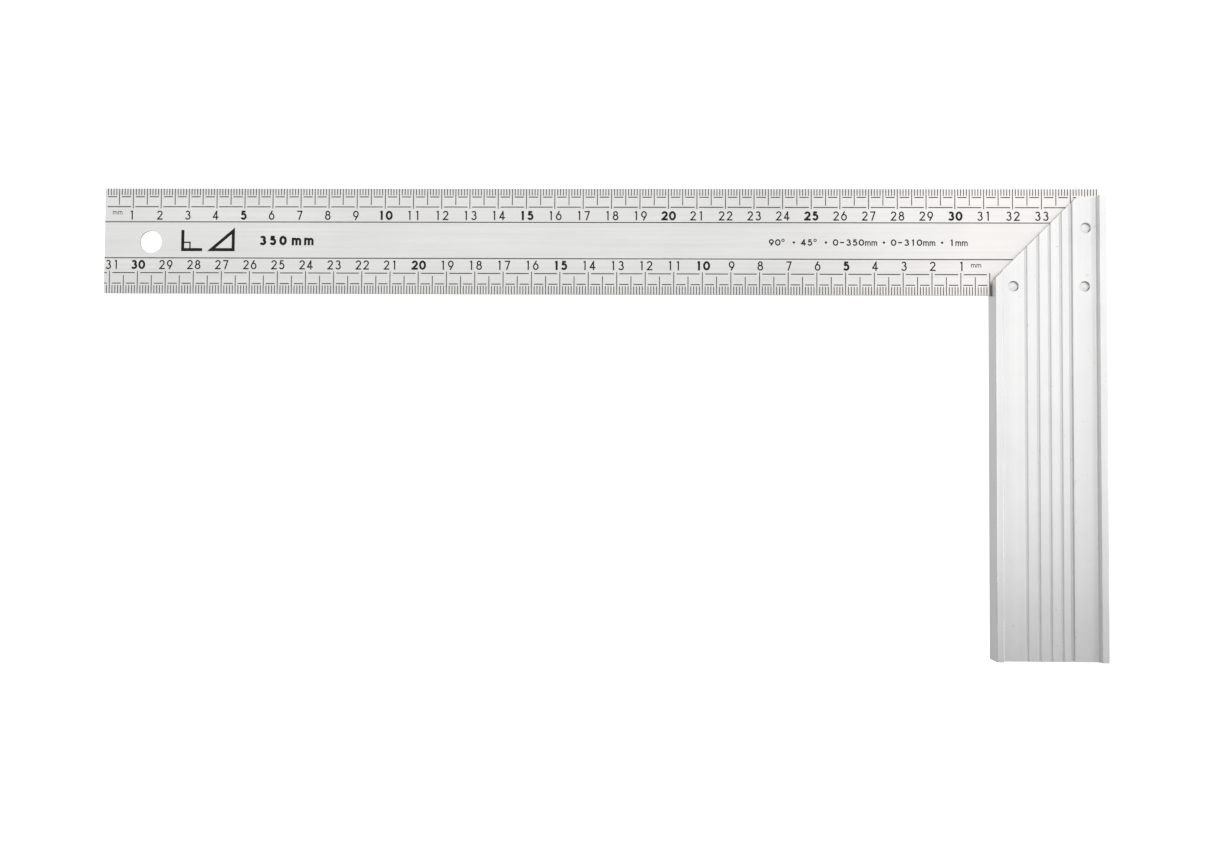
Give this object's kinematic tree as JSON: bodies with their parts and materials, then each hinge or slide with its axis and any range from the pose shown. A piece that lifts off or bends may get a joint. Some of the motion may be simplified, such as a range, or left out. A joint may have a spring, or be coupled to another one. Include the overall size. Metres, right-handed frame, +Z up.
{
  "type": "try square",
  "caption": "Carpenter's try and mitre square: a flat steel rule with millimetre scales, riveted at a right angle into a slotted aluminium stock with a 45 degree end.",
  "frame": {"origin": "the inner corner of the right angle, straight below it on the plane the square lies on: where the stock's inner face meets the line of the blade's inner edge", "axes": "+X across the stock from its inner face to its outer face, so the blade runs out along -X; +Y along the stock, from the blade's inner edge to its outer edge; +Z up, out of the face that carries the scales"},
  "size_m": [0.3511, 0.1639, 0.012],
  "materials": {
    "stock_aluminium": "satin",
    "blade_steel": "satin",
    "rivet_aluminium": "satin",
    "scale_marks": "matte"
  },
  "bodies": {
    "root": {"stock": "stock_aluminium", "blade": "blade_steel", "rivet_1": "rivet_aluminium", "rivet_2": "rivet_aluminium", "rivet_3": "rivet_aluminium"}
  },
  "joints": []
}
• • • • • • •
INSTRUCTIONS FOR THE TASK >> Each line above must be reproduced exactly as it stands.

EXERCISE ANSWER >>
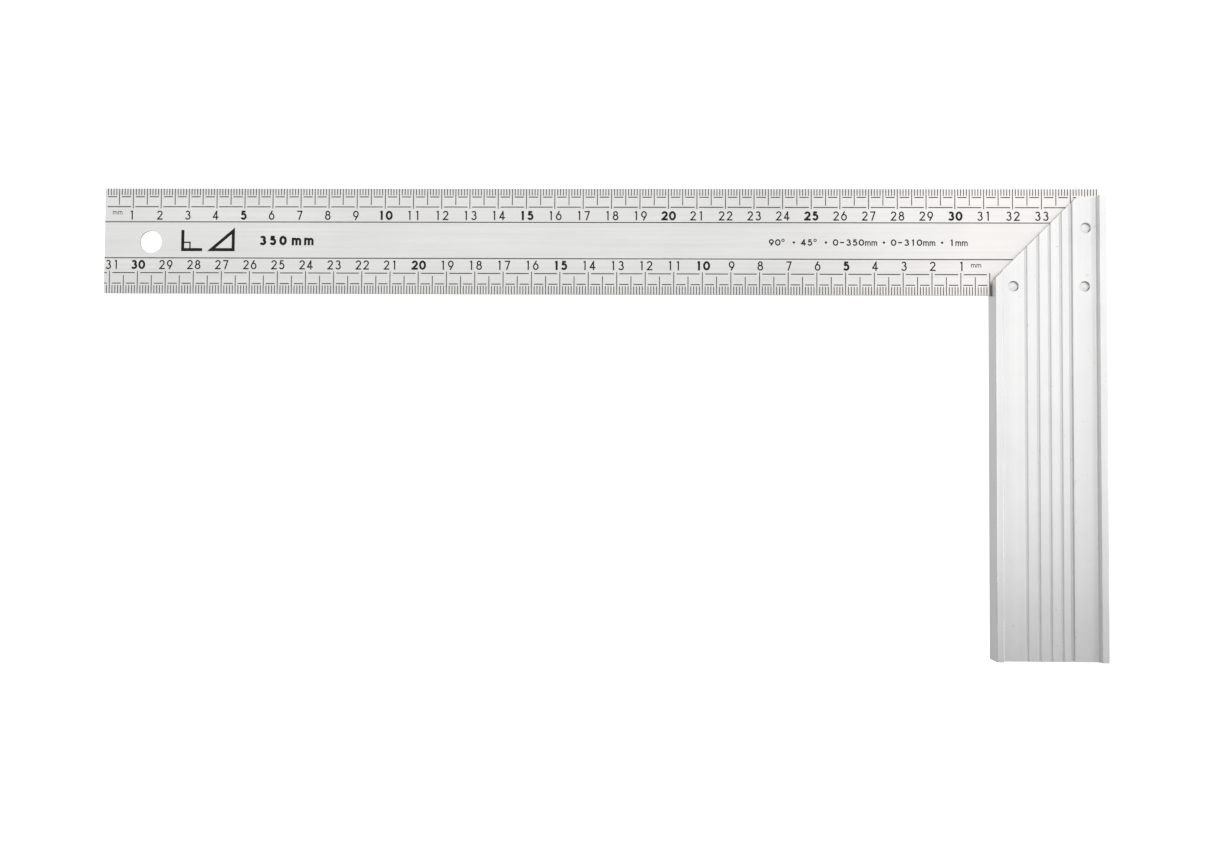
Give this object's kinematic tree as JSON: bodies with their parts and materials, then each hinge or slide with its axis and any range from the pose shown. A piece that lifts off or bends may get a joint. Some of the motion may be simplified, such as a range, or left out. A joint may have a spring, or be coupled to another one. Include the overall size. Metres, right-handed frame, +Z up.
{
  "type": "try square",
  "caption": "Carpenter's try and mitre square: a flat steel rule with millimetre scales, riveted at a right angle into a slotted aluminium stock with a 45 degree end.",
  "frame": {"origin": "the inner corner of the right angle, straight below it on the plane the square lies on: where the stock's inner face meets the line of the blade's inner edge", "axes": "+X across the stock from its inner face to its outer face, so the blade runs out along -X; +Y along the stock, from the blade's inner edge to its outer edge; +Z up, out of the face that carries the scales"},
  "size_m": [0.3511, 0.1639, 0.012],
  "materials": {
    "stock_aluminium": "satin",
    "blade_steel": "satin",
    "rivet_aluminium": "satin",
    "scale_marks": "matte"
  },
  "bodies": {
    "root": {"stock": "stock_aluminium", "blade": "blade_steel", "rivet_1": "rivet_aluminium", "rivet_2": "rivet_aluminium", "rivet_3": "rivet_aluminium"}
  },
  "joints": []
}